• What to work on:
Each line of the material below should be reproduced exactly.

◆ ◆ ◆ ◆ ◆

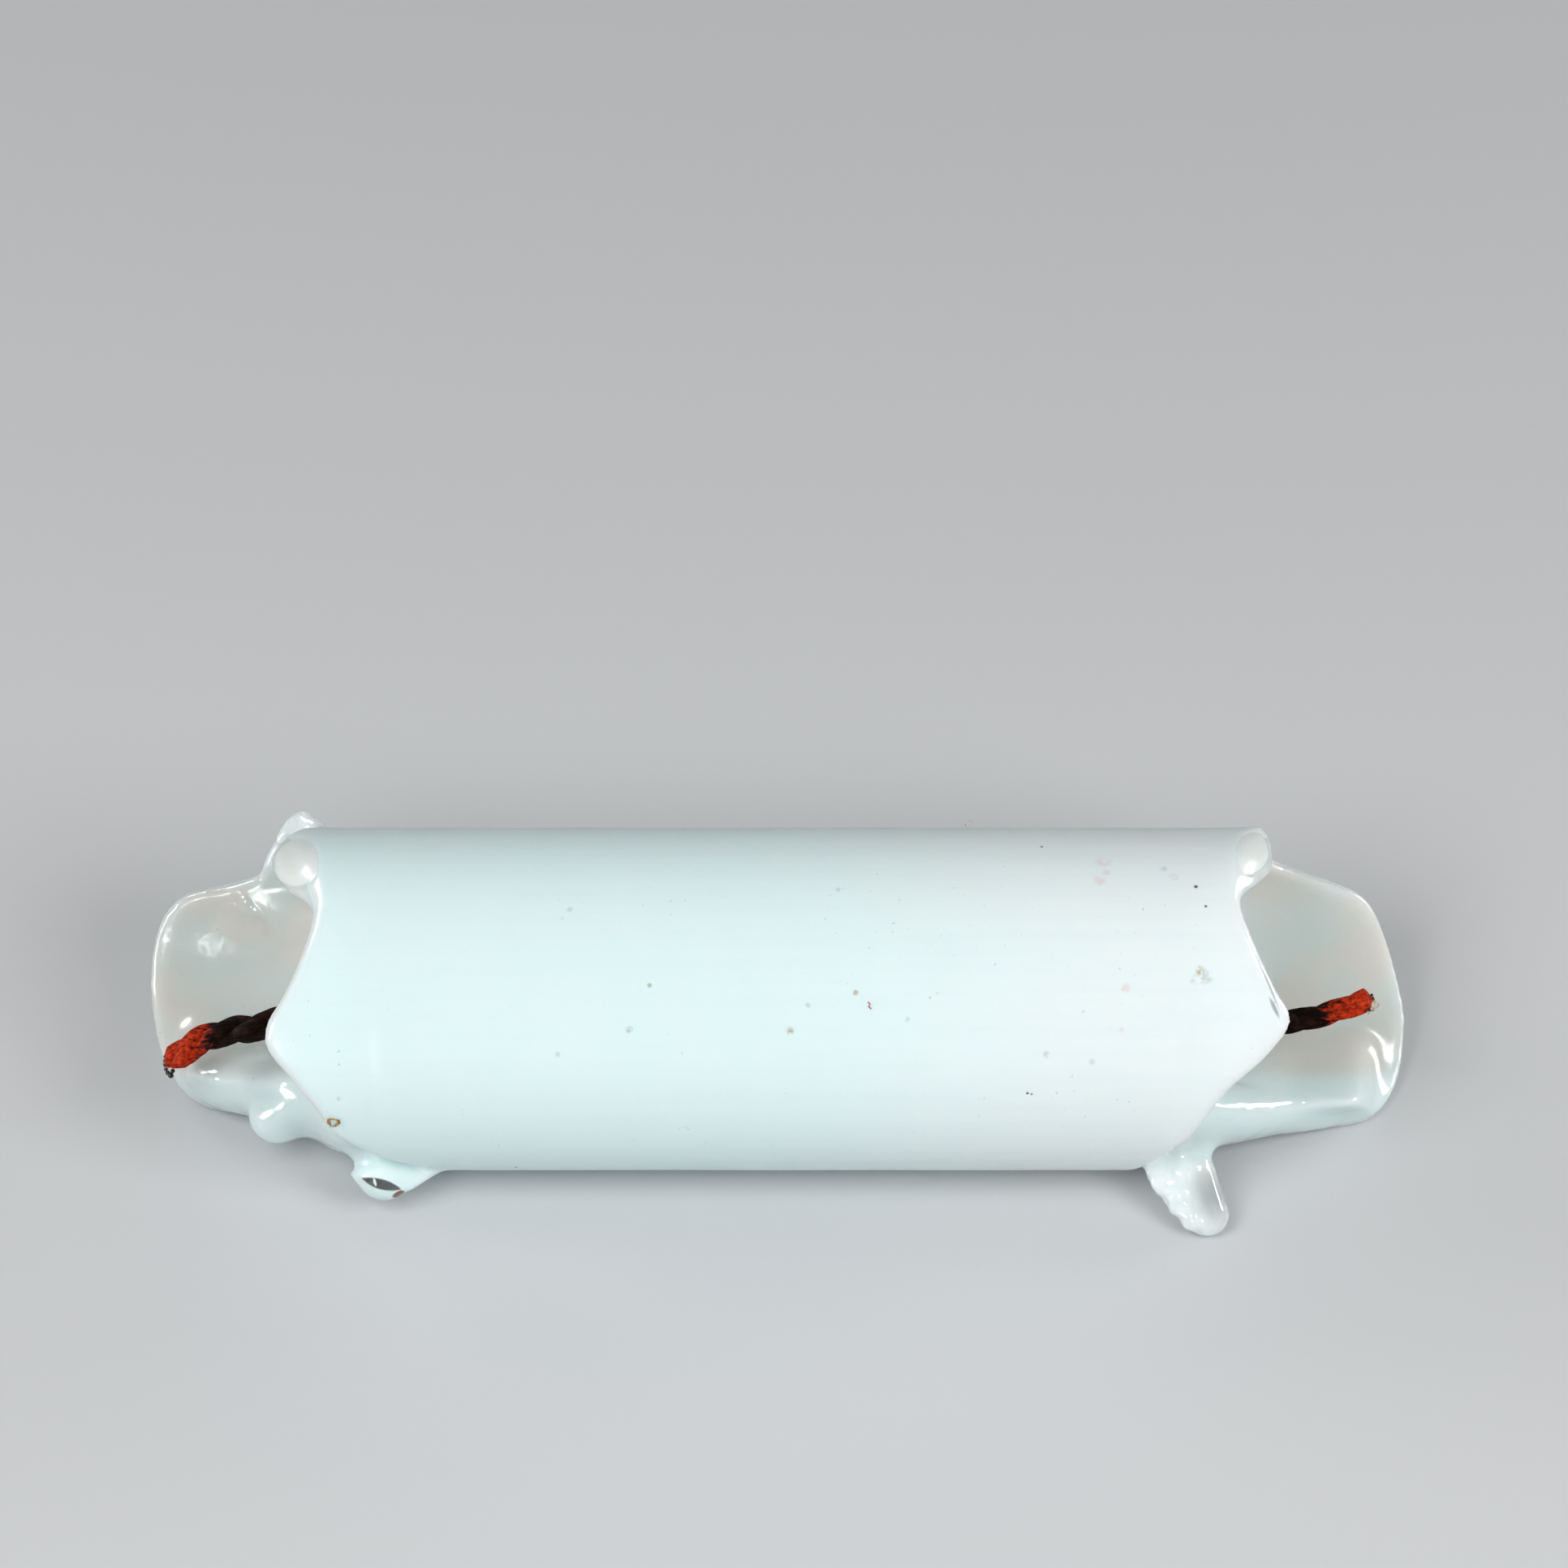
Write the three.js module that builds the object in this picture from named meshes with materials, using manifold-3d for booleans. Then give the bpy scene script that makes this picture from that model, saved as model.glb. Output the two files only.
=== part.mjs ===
// Melted candle burnt at both ends: one wax body with a wick running through it.
// Millimetres. The candle is drawn along X with its drips hanging towards -Z, then rolled onto its rest.
// A turn is an angle in degrees round the X axis, from the top (0) by the front (90, towards -Y),
// the underside (180) and the back (270).
import * as THREE from "three";
import { mergeVertices } from "three/addons/utils/BufferGeometryUtils.js";
import Module from "manifold-3d";

const wasm = await Module();
wasm.setup();

// Driving sizes of the candle
const candleDiameter = 22;
const floorSpacing = 54;
const restFlatDepth = 0.05;

// Form of a lip: how sharply its face meets the side, how far its nose lies inward of the wall's
// middle as a share of the wall, and how far a flare reaches back along the side
const lipEdgePower = 1.45;
const lipNoseShare = 0.22;
const flareFade = 1.3;

// Form of a crater's bowl: how deep its side runs along the wall, how far out it then spreads over
// the floor, and how far below the lowest lip the straight side of the candle begins
const bowlDepthShare = 0.6;
const bowlSpreadShare = 0.7;
const shoulderSetback = 2;

// Driving sizes of the wick and of the bore that holds it
const wickDiameter = 1.5;
const strandCount = 3;
const strandLobe = 0.1;
const strandPitch = 7;
const boreClearance = 0.3;
const collarHeight = 0.7;
const collarWidth = 1.1;
const leftWickDiameter = 1.9;
const rightWickDiameter = 1.55;
const wickSwellLength = 2.5;

// Driving sizes of the drips: reach is a place past the crater floor, lift a height above the candle's
// underside and hang a depth below it
const upperDropRadius = 2.0;
const upperDropReach = 5.2;
const upperDropLift = 3.5;
const upperDropBack = 1.4;
const upperBulgeRadius = 1.5;
const upperBulgeReach = 4.3;
const upperBulgeLift = 4.1;
const lowerDropRadius = 1.9;
const lowerDropReach = -1.7;
const lowerDropHang = 2.0;
const lowerWebThickness = 2.2;
const fingerRadius = 1.42;
const fingerNeckRadius = 1.2;
const fingerReach = 0.6;
const fingerHang = 4.3;
const finThickness = 1.3;

// Fineness of the curved surfaces
const rimSteps = 96;
const lipSteps = 6;
const bowlSteps = 8;
const wickSides = 12;
const sideShares = [1, 0.5, 0.2, 0.05];
const poolSides = 20;
const poolCapSteps = 3;
const dropSides = 18;
const dripSteps = 4;
const wickSteps = 84;
const weldTolerance = 1e-3;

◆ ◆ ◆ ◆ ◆

• The result:
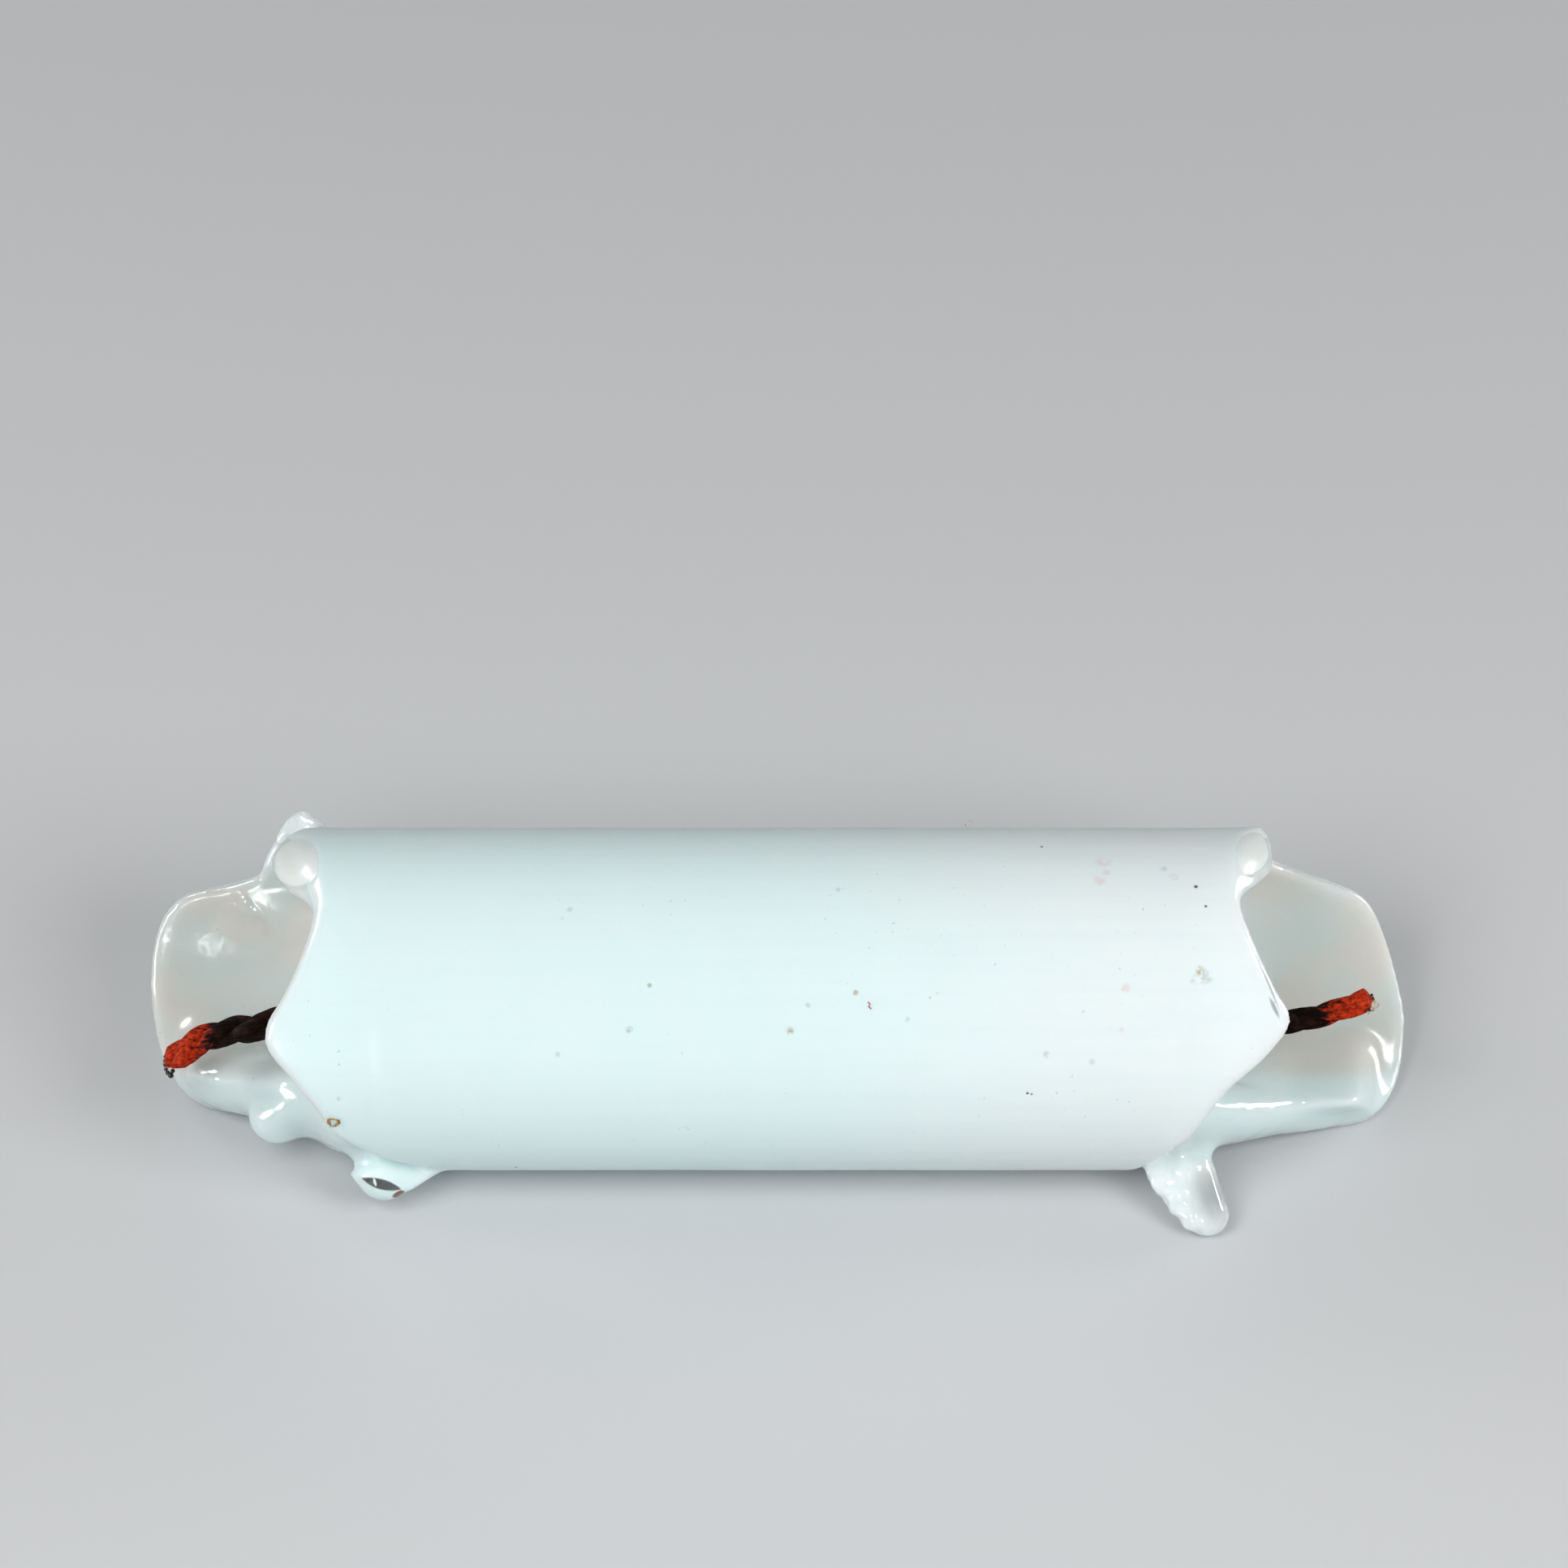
Write the three.js module that builds the object in this picture from named meshes with materials, using manifold-3d for booleans. Then give the bpy scene script that makes this picture from that model, saved as model.glb. Output the two files only.
=== part.mjs ===
// Melted candle burnt at both ends: one wax body with a wick running through it.
// Millimetres. The candle is drawn along X with its drips hanging towards -Z, then rolled onto its rest.
// A turn is an angle in degrees round the X axis, from the top (0) by the front (90, towards -Y),
// the underside (180) and the back (270).
import * as THREE from "three";
import { mergeVertices } from "three/addons/utils/BufferGeometryUtils.js";
import Module from "manifold-3d";

const wasm = await Module();
wasm.setup();

// Driving sizes of the candle
const candleDiameter = 22;
const floorSpacing = 54;
const restFlatDepth = 0.05;

// Form of a lip: how sharply its face meets the side, how far its nose lies inward of the wall's
// middle as a share of the wall, and how far a flare reaches back along the side
const lipEdgePower = 1.45;
const lipNoseShare = 0.22;
const flareFade = 1.3;

// Form of a crater's bowl: how deep its side runs along the wall, how far out it then spreads over
// the floor, and how far below the lowest lip the straight side of the candle begins
const bowlDepthShare = 0.6;
const bowlSpreadShare = 0.7;
const shoulderSetback = 2;

// Driving sizes of the wick and of the bore that holds it
const wickDiameter = 1.5;
const strandCount = 3;
const strandLobe = 0.1;
const strandPitch = 7;
const boreClearance = 0.3;
const collarHeight = 0.7;
const collarWidth = 1.1;
const leftWickDiameter = 1.9;
const rightWickDiameter = 1.55;
const wickSwellLength = 2.5;

// Driving sizes of the drips: reach is a place past the crater floor, lift a height above the candle's
// underside and hang a depth below it
const upperDropRadius = 2.0;
const upperDropReach = 5.2;
const upperDropLift = 3.5;
const upperDropBack = 1.4;
const upperBulgeRadius = 1.5;
const upperBulgeReach = 4.3;
const upperBulgeLift = 4.1;
const lowerDropRadius = 1.9;
const lowerDropReach = -1.7;
const lowerDropHang = 2.0;
const lowerWebThickness = 2.2;
const fingerRadius = 1.42;
const fingerNeckRadius = 1.2;
const fingerReach = 0.6;
const fingerHang = 4.3;
const finThickness = 1.3;

// Fineness of the curved surfaces
const rimSteps = 96;
const lipSteps = 6;
const bowlSteps = 8;
const wickSides = 12;
const sideShares = [1, 0.5, 0.2, 0.05];
const poolSides = 20;
const poolCapSteps = 3;
const dropSides = 18;
const dripSteps = 4;
const wickSteps = 84;
const weldTolerance = 1e-3;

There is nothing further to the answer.